- **PROBLEM TO WORK ON**:
Spot every line with the word "that" and return it.

- **STORED DATA**:
· · · · ·
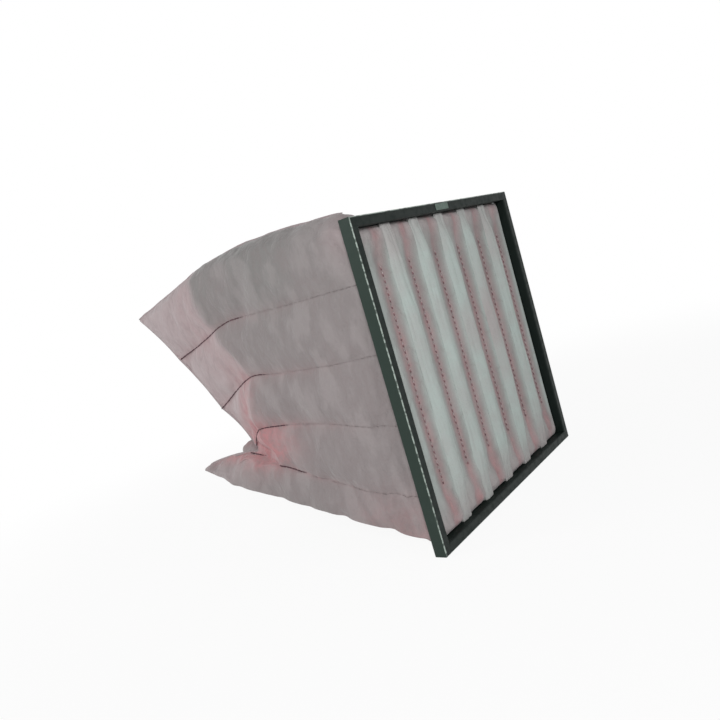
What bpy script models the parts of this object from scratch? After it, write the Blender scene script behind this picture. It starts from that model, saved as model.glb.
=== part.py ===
"""Bag air filter: a channel-section header frame that carries six soft pockets.

Metres, +Z up, +Y downstream (the way the air goes). The origin is the middle of the
bottom rail's rear flange, on the flat face that seats against the mounting frame.
The header stands upright here. The pockets keep the shape they have while the whole
filter leans back on a floor: flattened undersides, a tail that has sunk and folded.
"""

import math

import bmesh
import bpy

# Header frame: a folded sheet channel on four sides
HEADER_WIDTH = 0.592
HEADER_HEIGHT = 0.592
HEADER_DEPTH = 0.025
FLANGE_WIDTH = 0.018
SHEET = 0.001
BEND_RADIUS = 0.0022
BEND_STEPS = 3
MITRE_GAP = 0.0002
GAP = 0.0003

# Corner keys pressed into the rails' ends
KEY_LEG = 0.040
KEY_LEAD = 0.004

# Divider strips between the pockets, and the cloth sleeves sewn round them
POCKET_COUNT = 6
STRIP_WIDTH = 0.014
STRIP_THICKNESS = 0.003
STRIP_ENGAGEMENT = 0.007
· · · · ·
- **TASK RESULT**:
What bpy script models the parts of this object from scratch? After it, write the Blender scene script behind this picture. It starts from that model, saved as model.glb.
"""Bag air filter: a channel-section header frame that carries six soft pockets.
bottom rail's rear flange, on the flat face that seats against the mounting frame.
filter leans back on a floor: flattened undersides, a tail that has sunk and folded.